The Grizzlies must hope that, if and when they really need it, Ja Morant and Jaren Jackson Jr. will come through for them in the halfcourt. Jackson's presence has helped their spacing, and Morant went off the last time he was in this situation. Heading into a win-or-go-home game against the San Antonio Spurs, though, they must really hope they won't need it.
Can Memphis' normal formula work in this matchup? It's a classic something-has-to-give scenario. San Antonio had the best transition defense in the regular season, per CTG, and it also had the second-lowest turnover rate. How many times have you heard someone say that the Spurs don't beat themselves? This is the Popovich way.

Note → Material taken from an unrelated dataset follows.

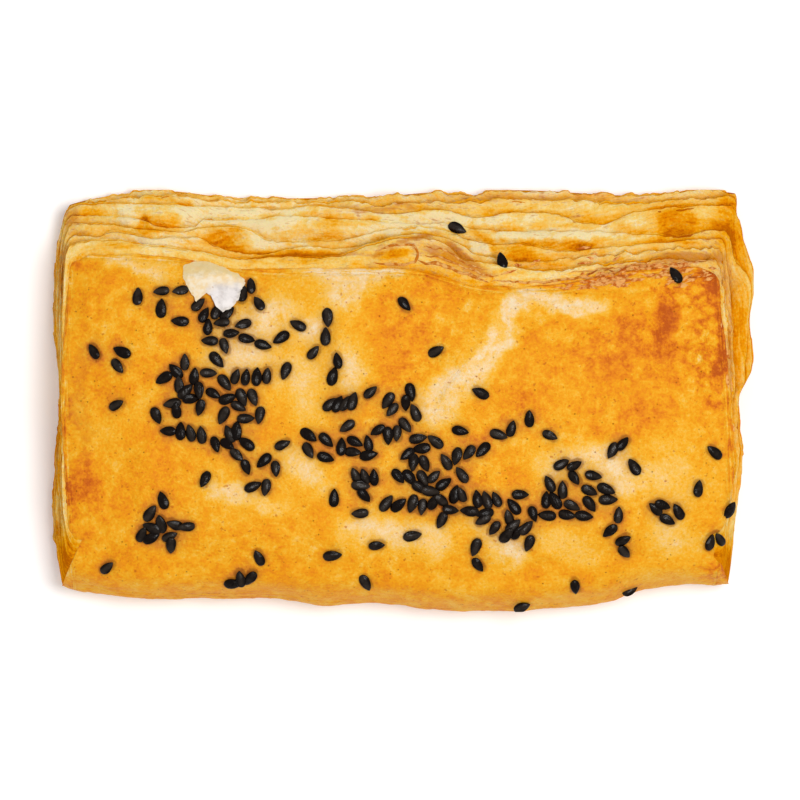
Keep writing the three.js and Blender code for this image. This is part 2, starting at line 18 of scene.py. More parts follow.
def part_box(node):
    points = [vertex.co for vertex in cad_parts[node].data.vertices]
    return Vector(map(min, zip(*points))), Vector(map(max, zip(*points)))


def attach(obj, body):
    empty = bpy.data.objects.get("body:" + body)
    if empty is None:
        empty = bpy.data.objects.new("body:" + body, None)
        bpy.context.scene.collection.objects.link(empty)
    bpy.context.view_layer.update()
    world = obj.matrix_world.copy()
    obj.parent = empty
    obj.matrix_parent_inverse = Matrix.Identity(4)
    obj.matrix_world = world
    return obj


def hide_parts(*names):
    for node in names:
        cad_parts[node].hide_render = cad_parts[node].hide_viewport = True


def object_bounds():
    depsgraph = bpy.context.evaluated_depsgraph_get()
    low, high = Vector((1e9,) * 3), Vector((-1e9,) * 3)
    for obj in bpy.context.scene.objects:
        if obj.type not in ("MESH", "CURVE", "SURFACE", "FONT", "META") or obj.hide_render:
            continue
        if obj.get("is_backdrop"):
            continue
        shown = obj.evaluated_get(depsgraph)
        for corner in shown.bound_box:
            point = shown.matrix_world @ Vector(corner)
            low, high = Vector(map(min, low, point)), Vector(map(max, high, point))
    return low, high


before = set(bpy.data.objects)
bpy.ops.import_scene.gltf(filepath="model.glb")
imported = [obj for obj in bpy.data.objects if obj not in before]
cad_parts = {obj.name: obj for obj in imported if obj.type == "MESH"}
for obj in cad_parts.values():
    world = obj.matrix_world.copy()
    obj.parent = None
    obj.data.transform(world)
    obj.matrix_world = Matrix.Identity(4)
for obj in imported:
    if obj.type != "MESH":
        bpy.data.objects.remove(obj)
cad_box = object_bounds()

MM = 0.001
PIE = "meat_pie"
low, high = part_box(PIE)
print("the solid is", [round(side / MM, 1) for side in high - low], "mm")

# %% [markdown]
# ## The camera and the table
# The camera looks straight down. A short lens would make the crust, which is nearer, hide the sides, so
# this one stands far off with a very long lens, and the foot of the pie shows round its rim. The
# picture is as wide as the photograph's, in which a millimetre of the pie takes five and a half pixels.

# %% The camera
PHOTO_WIDTH = 146.4 * MM
LENS = 800
AIM = Vector((-0.55 * MM, 0, 0))
camera = bpy.data.objects.new("camera", bpy.data.cameras.new("camera"))
camera.data.lens = LENS
distance = PHOTO_WIDTH * LENS / camera.data.sensor_width
camera.location = AIM + Vector((0, 0, distance))
camera.data.clip_end = 4 * distance
bpy.context.scene.collection.objects.link(camera)
bpy.context.scene.camera = camera
print("the camera hangs", round(distance, 2), "m up")

# %% [markdown]
# ## Light
# A round lamp stands nearly overhead, a little to the right, so the shadow is short and soft and falls
# to the left. The rest comes from all round, as in a white tent, and keeps the grooves between the leaves
# from going black. Both were set by the photograph's shadow. `LIGHT` is what they give level ground
# together: a paint looks LIGHT times as bright as its own number.

# %% The lamp, the tent and the table
LAMP_FROM = Vector((0.16, 0.02, 1.0))
LAMP_SIZE = 0.31
LAMP_WATTS = 6.2
TENT = 0.6
LIGHT = 1.2


def lamp(name, place, size, watts):
    light = bpy.data.lights.new(name, "AREA")
    light.shape = "DISK"
    light.size = size
    light.energy = watts
    shown = bpy.data.objects.new(name, light)
    shown.location = place
    shown.rotation_euler = (-place).to_track_quat("-Z", "Y").to_euler()
    shown.visible_camera = False
    bpy.context.scene.collection.objects.link(shown)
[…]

8. DeMar and Dejounte vs. Memphis' stingy defense
San Antonio takes a lot of floaters, too, and it leads the league in long 2s, per CTG. The Spurs have always prioritized getting clean, in-rhythm shots rather than shots from "efficient" locations, and they happen to employ two proficient midrange marksmen. DeMar DeRozan has made 50 percent of his pull-up 2s, and Dejounte Murray is right behind him at 46 percent, per NBA.com.

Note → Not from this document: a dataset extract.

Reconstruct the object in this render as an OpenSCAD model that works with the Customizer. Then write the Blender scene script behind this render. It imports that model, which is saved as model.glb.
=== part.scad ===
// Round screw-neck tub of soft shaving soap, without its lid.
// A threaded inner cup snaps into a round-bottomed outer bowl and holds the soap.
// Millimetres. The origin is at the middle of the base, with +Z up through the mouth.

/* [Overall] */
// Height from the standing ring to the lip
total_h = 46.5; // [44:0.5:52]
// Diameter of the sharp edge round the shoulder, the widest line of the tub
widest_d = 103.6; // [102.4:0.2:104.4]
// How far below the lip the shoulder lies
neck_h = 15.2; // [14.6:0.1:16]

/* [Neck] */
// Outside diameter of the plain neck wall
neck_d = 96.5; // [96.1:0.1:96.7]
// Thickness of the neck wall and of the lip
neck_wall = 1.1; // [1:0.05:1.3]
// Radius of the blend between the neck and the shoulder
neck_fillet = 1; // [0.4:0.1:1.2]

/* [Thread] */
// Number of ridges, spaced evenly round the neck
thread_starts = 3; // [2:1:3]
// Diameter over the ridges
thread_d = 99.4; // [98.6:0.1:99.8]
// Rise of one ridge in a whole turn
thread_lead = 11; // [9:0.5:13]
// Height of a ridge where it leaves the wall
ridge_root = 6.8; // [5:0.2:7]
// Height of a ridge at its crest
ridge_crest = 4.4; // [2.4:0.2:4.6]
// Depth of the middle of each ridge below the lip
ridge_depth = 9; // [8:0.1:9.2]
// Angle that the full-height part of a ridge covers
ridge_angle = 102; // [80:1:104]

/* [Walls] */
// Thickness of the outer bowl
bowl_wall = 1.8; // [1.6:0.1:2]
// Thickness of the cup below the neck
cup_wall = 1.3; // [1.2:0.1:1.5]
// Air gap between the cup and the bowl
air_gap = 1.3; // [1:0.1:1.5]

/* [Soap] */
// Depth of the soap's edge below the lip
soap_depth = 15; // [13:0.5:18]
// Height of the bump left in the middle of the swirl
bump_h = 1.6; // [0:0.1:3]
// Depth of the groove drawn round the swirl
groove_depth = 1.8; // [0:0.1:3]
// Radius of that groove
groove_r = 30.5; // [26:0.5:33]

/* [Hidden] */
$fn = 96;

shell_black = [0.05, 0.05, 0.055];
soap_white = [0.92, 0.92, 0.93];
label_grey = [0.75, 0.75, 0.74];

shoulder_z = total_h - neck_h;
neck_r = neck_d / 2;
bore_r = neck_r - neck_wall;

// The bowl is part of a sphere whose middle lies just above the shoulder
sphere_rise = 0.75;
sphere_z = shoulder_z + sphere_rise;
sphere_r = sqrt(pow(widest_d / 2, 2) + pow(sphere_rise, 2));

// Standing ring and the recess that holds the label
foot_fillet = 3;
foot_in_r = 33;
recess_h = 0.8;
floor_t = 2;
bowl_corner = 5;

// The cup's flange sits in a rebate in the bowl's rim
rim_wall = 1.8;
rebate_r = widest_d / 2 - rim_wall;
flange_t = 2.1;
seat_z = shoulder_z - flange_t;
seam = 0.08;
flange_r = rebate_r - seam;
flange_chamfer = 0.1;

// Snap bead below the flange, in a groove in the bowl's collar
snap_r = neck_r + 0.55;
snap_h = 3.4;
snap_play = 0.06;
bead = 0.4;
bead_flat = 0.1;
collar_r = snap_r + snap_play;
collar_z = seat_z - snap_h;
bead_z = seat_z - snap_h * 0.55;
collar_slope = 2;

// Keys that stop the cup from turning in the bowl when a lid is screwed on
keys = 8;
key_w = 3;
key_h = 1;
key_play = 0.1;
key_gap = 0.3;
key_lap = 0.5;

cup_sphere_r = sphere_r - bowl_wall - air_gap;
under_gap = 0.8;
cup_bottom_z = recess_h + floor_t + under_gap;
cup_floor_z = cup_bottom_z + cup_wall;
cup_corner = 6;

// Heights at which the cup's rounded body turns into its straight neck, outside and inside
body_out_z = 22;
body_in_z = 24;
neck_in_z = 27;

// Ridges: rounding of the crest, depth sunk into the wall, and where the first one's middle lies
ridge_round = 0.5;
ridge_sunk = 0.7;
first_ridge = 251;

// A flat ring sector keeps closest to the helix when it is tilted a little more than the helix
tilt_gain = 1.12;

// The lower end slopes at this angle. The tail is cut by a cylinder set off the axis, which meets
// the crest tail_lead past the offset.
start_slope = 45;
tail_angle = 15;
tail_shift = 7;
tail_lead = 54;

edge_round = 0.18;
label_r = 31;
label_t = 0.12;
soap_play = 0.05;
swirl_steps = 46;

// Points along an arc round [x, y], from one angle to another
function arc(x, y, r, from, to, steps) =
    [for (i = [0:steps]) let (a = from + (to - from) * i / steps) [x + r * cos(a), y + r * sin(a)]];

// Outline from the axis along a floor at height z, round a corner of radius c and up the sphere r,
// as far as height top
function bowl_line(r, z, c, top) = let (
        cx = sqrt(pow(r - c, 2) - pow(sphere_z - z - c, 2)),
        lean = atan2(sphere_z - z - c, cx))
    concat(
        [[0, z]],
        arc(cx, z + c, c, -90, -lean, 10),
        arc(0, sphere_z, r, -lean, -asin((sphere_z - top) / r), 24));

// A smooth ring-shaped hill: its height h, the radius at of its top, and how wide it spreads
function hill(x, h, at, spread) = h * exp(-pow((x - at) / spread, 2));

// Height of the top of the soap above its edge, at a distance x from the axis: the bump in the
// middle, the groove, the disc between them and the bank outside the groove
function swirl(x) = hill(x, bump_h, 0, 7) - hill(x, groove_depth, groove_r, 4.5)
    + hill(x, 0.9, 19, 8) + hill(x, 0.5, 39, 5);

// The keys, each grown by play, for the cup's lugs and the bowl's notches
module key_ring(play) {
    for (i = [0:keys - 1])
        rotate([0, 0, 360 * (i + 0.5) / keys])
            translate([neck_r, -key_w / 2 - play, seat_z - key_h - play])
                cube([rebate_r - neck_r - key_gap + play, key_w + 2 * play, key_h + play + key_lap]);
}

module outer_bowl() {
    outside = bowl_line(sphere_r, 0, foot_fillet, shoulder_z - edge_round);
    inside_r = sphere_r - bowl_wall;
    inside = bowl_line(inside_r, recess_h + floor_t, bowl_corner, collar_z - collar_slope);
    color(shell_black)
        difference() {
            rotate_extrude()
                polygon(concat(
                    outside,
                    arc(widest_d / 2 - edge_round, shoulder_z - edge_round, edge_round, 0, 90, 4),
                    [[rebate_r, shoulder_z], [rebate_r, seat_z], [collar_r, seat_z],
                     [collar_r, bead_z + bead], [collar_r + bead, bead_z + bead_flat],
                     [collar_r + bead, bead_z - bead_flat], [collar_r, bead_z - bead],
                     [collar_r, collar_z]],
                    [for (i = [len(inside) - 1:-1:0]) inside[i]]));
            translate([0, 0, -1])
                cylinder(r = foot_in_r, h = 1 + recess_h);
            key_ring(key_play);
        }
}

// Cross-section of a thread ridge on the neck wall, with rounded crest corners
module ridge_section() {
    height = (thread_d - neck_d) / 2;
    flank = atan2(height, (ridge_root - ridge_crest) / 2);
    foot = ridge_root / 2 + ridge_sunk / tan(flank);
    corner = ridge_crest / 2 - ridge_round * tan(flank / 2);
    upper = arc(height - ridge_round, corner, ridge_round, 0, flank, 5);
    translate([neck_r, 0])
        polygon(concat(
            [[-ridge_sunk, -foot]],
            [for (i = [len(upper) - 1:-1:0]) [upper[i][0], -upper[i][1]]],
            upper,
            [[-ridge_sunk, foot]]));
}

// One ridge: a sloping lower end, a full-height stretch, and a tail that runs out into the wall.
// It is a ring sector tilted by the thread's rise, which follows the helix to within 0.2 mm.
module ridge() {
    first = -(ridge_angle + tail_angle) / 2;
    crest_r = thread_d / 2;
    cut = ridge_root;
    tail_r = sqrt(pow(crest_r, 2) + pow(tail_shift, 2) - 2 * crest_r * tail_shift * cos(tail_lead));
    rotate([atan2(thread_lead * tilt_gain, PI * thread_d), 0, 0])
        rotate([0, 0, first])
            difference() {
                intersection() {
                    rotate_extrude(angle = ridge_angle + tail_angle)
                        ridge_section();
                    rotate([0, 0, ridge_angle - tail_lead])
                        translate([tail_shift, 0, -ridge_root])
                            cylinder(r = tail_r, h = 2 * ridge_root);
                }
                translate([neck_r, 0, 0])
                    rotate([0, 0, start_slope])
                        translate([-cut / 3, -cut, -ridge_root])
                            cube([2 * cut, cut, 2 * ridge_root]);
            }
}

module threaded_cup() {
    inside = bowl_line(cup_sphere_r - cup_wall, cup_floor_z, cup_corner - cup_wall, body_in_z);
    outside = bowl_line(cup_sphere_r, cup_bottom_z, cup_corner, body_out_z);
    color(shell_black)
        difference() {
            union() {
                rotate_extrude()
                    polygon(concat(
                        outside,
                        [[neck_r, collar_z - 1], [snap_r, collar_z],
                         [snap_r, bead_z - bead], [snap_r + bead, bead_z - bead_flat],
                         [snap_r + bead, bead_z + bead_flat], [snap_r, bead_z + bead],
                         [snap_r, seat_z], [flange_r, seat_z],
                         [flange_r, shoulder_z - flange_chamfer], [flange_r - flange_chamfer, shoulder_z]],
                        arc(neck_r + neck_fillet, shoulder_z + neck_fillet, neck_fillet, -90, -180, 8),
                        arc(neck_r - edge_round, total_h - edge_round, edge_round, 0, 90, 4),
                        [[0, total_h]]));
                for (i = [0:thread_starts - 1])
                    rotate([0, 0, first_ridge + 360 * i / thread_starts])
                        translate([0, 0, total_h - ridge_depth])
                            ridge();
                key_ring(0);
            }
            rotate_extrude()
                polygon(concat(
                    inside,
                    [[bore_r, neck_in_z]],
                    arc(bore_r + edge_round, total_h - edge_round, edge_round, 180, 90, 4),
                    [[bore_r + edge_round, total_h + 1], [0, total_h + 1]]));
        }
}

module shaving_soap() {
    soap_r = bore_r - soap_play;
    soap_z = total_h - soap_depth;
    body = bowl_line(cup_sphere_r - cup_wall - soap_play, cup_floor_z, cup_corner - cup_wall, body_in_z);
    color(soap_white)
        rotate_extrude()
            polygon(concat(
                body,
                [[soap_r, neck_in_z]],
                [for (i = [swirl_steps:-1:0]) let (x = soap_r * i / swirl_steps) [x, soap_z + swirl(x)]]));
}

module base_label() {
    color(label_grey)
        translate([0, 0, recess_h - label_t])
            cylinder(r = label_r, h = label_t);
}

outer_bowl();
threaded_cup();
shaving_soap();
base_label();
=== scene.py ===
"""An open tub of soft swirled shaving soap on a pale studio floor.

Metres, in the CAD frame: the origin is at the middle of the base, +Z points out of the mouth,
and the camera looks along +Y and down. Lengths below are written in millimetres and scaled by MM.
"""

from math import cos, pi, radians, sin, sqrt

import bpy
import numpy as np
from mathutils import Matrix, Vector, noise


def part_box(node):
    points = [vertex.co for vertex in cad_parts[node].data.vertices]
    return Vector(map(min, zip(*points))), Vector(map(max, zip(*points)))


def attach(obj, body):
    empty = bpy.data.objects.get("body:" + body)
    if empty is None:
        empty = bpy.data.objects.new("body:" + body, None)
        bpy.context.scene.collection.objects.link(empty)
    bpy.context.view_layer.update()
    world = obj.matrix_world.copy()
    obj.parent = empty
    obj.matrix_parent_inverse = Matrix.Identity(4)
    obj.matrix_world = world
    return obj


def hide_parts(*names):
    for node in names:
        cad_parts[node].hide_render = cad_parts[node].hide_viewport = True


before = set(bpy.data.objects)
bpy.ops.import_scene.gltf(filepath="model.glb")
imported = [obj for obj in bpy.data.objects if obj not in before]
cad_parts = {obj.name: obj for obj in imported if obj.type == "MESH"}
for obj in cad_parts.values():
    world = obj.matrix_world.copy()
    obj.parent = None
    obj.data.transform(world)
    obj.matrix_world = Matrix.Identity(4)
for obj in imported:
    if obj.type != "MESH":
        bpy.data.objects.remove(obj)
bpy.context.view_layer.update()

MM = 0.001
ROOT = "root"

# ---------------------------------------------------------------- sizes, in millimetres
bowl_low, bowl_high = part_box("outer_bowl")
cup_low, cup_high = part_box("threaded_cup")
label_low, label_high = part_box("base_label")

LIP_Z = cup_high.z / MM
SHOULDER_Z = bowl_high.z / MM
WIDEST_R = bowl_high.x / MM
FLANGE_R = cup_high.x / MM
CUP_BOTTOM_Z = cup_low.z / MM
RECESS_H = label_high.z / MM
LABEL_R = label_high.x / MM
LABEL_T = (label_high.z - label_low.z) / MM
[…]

Led by DeRozan, Murray and the hyperaggressive Keldon Johnson, San Antonio drives more frequently than all but one team in the league. Memphis' defense has been terrific all season, with a wide range of perimeter defenders capable of staying in front of them. In the pick-and-roll, though, I wonder how this plays out.
Whenever DeRozan's old buddy Jonas Valanciunas is on the floor, you just know San Antonio will go at him. If this proves successful -- and if DeRozan and Murray rise to the occasion, it will be -- then the Grizzlies will have a decision to make: leave their best roller and offensive rebounder out there, or go with Jackson or Xavier Tillman at the 5 spot. Those guys can switch or defend at the level of the screen much more credibly than Valanciunas can, but these trade-offs are tough.